Jane Perlez wrote in yesterday's New York Times: "Under the Communists, (Gdansk) and its shipyard served as the fulcrum of opposition, the center of defiance. Now the city thrives, but the shipyard is on the verge of bankruptcy and stands, dispirited, as an emblem of decline. In the coming months at least 2,000 employees will be laid off, and half of the sprawling site of antiquated cranes, dank workshops and shaky overhead bridges will be closed.... In contrast to the dismal record in Gdansk, the Szczecin shipyard 150 miles to the west has flourished in the last five years. There decisive management transferred ownership of the yard to a private consortium and laid off redundant workers.... At Gdansk it takes six months to build the kind of ship that takes only two months at Szczecin. Even though the shipyard's most famous worker, Lech Walesa, became president on a platform of market reform, socialist management methods prevailed at Gdansk."
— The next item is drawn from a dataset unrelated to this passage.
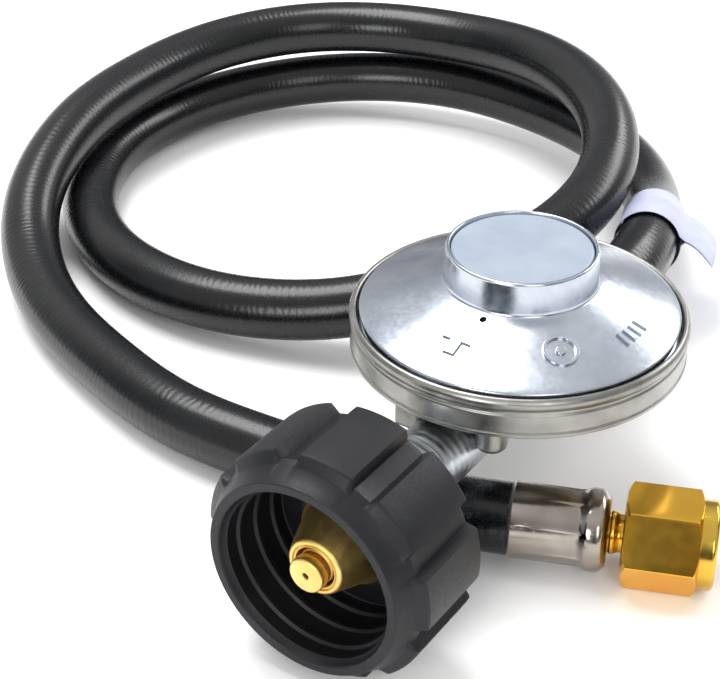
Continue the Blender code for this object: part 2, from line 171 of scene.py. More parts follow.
def makeFloor():
    mesh = bpy.data.meshes.new("floor")
    edit = bmesh.new()
    bmesh.ops.create_grid(edit, x_segments=1, y_segments=1, size=4.0)
    edit.to_mesh(mesh)
    edit.free()
    floor = bpy.data.objects.new("floor", mesh)
    scene.collection.objects.link(floor)
    floor.location = (0, 0, -0.0002)
    material = bpy.data.materials.new("matt white paper")
    material.use_nodes = True
    shader = material.node_tree.nodes["Principled BSDF"]
    shader.inputs["Base Color"].default_value = linearColour("#ffffff")
    shader.inputs["Roughness"].default_value = 0.9
    shader.inputs["Specular IOR Level"].default_value = 0.1
    mesh.materials.append(material)


def newMaterial(name):
    material = bpy.data.materials.new(name)
    material.use_nodes = True
    tree = material.node_tree
    return material, tree, tree.nodes["Principled BSDF"]


def objectPoint(tree, centre=(0, 0, 0), turn=(0, 0, 0), scale=(1, 1, 1)):
    # Object coordinates, about a centre in mm
    point = node(tree, "ShaderNodeTexCoord").outputs["Object"]
    back = node(
        tree,
        "ShaderNodeMapping",
        {"Vector": point, "Location": [-value * mm for value in centre]},
        vector_type="POINT",
    )
    return node(
        tree, "ShaderNodeMapping", {"Vector": back.outputs[0], "Rotation": turn, "Scale": scale}
    ).outputs[0]


def noise(tree, point, size, detail=2.0):
    # size is the grain in mm
    return node(
        tree, "ShaderNodeTexNoise", {"Vector": point, "Scale": 1 / (size * mm), "Detail": detail}
    ).outputs["Fac"]


def between(tree, source, low, high, start=0.3, end=0.7):
    return node(
        tree,
        "ShaderNodeMapRange",
        {"Value": source, "From Min": start, "From Max": end, "To Min": low, "To Max": high},
    ).outputs[0]


def mixColours(tree, source, first, second):
    made = node(
        tree,
        "ShaderNodeMix",
        {"Factor": source, 6: linearColour(first), 7: linearColour(second)},
        data_type="RGBA",
    )
    return made.outputs[2]


def bump(tree, height, depth, before=None):
    # depth in mm
    values = {"Height": height, "Distance": depth * mm, "Strength": 1.0}
    if before is not None:
        values["Normal"] = before
    return node(tree, "ShaderNodeBump", values).outputs[0]


def metalMaterial(name, colours, roughness, grain, depth, stretch=(1, 1, 1), turn=(0, 0, 0)):
    # two shades mixed by a soft noise, with a fine grain that bumps and dulls it
    material, tree, shader = newMaterial(name)
    shader.inputs["Metallic"].default_value = 1.0
    broad = noise(tree, objectPoint(tree), 9.0)
    fine = noise(tree, objectPoint(tree, turn=turn, scale=stretch), grain)
    tree.links.new(mixColours(tree, between(tree, broad, 0, 1), *colours), shader.inputs["Base Color"])
    tree.links.new(between(tree, fine, *roughness), shader.inputs["Roughness"])
    tree.links.new(bump(tree, fine, depth), shader.inputs["Normal"])
    return material


def turnedMetal(name, colours, roughness, grain, depth, rings, ringDepth):
    # turned on a lathe about the port axis, which is Z after the turn: fine rings across it
    material, tree, shader = newMaterial(name)
    shader.inputs["Metallic"].default_value = 1.0
    point = objectPoint(tree, (0, 0, portZ), (math.radians(90), 0, 0))
    broad = noise(tree, point, 6.0)
    fine = noise(tree, objectPoint(tree), grain)
    height = node(tree, "ShaderNodeSeparateXYZ", {0: point}).outputs["Z"]
    phase = node(tree, "ShaderNodeMath", {0: height, 1: 2 * math.pi / (rings * mm)}, operation="MULTIPLY")
    wave = node(tree, "ShaderNodeMath", {0: phase.outputs[0]}, operation="SINE").outputs[0]
    tree.links.new(mixColours(tree, between(tree, broad, 0, 1), *colours), shader.inputs["Base Color"])
    tree.links.new(between(tree, fine, *roughness), shader.inputs["Roughness"])
    grained = bump(tree, fine, depth)
    tree.links.new(bump(tree, wave, ringDepth, grained), shader.inputs["Normal"])
    return material


def plasticMaterial(name, colours, roughness, grain, depth, ior=1.5):
    material, tree, shader = newMaterial(name)
    shader.inputs["IOR"].default_value = ior
    broad = noise(tree, objectPoint(tree), 7.0)
    fine = noise(tree, objectPoint(tree), grain)
    tree.links.new(mixColours(tree, between(tree, broad, 0, 1), *colours), shader.inputs["Base Color"])
    tree.links.new(between(tree, fine, *roughness), shader.inputs["Roughness"])
    tree.links.new(bump(tree, fine, depth), shader.inputs["Normal"])
    return material


hoseLook = {
    "dark": "#040507",
    "light": "#0b0d10",
    "ripple": 1.7,  # mm between the faint rings in the cover
    "rippleDepth": 0.014,
    "wander": 3.0,  # how far the rings stray from even spacing
    "grain": 0.35,
    "roughness": (0.20, 0.32),
}


def hoseMaterial():
    # extruded cover, satin black, with faint rings that come and go along it
    material, tree, shader = newMaterial("extruded nitrile rubber")
    shader.inputs["IOR"].default_value = 1.46
    along = node(tree, "ShaderNodeAttribute", attribute_name="along").outputs["Fac"]
    place = objectPoint(tree)
    patchy = noise(tree, place, 14.0)
    wander = noise(tree, place, 5.0)
    fine = noise(tree, place, hoseLook["grain"])
    shifted = node(
        tree, "ShaderNodeMath", {0: wander, 1: hoseLook["wander"], 2: along}, operation="MULTIPLY_ADD"
    ).outputs[0]
    phase = node(
        tree, "ShaderNodeMath", {0: shifted, 1: 2 * math.pi / hoseLook["ripple"]}, operation="MULTIPLY"
    ).outputs[0]
    wave = node(tree, "ShaderNodeMath", {0: phase}, operation="SINE").outputs[0]
    strength = between(tree, patchy, 0.15, 1.0, 0.42, 0.62)
    rippled = node(tree, "ShaderNodeMath", {0: wave, 1: strength}, operation="MULTIPLY").outputs[0]
    colour = mixColours(tree, between(tree, wander, 0, 1), hoseLook["dark"], hoseLook["light"])
    tree.links.new(colour, shader.inputs["Base Color"])
    tree.links.new(between(tree, fine, *hoseLook["roughness"]), shader.inputs["Roughness"])
    grained = bump(tree, fine, 0.012)
    tree.links.new(bump(tree, rippled, hoseLook["rippleDepth"], grained), shader.inputs["Normal"])
    return material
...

Britain's Financial Times calls the Chechen conflict "Yeltsin's Vietnam" in an editorial today. The Times says: "On March 31, 1968, Lyndon Johnson halted the bombing of North Vietnam and offered peace talks 'any place, any time.' Boris Yeltsin is unlikely to have had this precedent in mind when he chose the same date to announce his peace plan for Chechnya. Unlike Johnson, he did not seek to give credibility to his offer by announcing that he would not stand for reelection. On the contrary, Mr. Yeltsin's peace plan is transparently aimed at securing his reelection."

"President Yeltsin's peace plan for Chechnya is a sickly child," Alan Philps writes in a news analysis in today's The Daily Telegraph in Britain. Philps continues: "(It was) conceived in the cynical atmosphere of the Russian presidential election campaign and surrounded by enemies waiting to stifle it.... Russian politicians lined up to declare the peace plan too late to solve the crisis and too clearly linked to Mr. Yeltsin's campaign for the June elections."

The New York Times says today in an editorial: "Yeltsin is not the first political leader to discover that it is harder to end a war then to start one, but he is fast learning that painful lesson in Chechnya.... As he lunges toward an exit, Yeltsin shows little sign that he recognizes the mistakes that brought him to this juncture.... Like Mikhail Gorbachev, the last Soviet leader, Yeltsin badly misread the intensity of ethnic nationalism in Russia and its environs...The use of indiscriminate force against the rebels, though, was a clumsy response to the threat. Moscow's brutal military campaign succeeded only in hardening the Chechen resistance."

An editorial today in The Frankfurter Rundschau signed by Karl Grobe says: "What Boris Yeltsin begged for on Sunday he could have had a war earlier.... The Russian president has not even been given a hearing by his own appointees. Doku Zavgayev, the Chechen president appointed by Moscow, doubts whether Yeltsin's motives are honorable, while all that the Russian commander-in-chief, Vyacheslav Tikhomirov, is prepared to discuss with the 'rebels' is where they are to lay down their arms....Those who see it as a harbinger of peace, as the chorus of Yeltsin fan clubs do, either are suffering from a mixture of Red cynicism and total cluelessness or are deliberately painting too bright and cheerful a picture in support of Yeltsin's presidential election campaign."

Lee Hockstader writes today in The Washington Post: "Fighting eased but the dying apparently did not stop in the breakaway Russian region of Chechnya (yesterday) after President Boris Yeltsin ordered a unilateral ceasefire and political steps to end the 15-month-old conflict there. In Moscow, reaction to Yeltsin's peace plan was mixed but tended toward skepticism. Most of the president's adversaries, as well as neutral analysts, regarded his proposal more as a political gambit 11 weeks ahead of June's presidential elections than as a serious attempt to resolve the conflict -- the bloodiest, in terms of Russians killed, since World War II."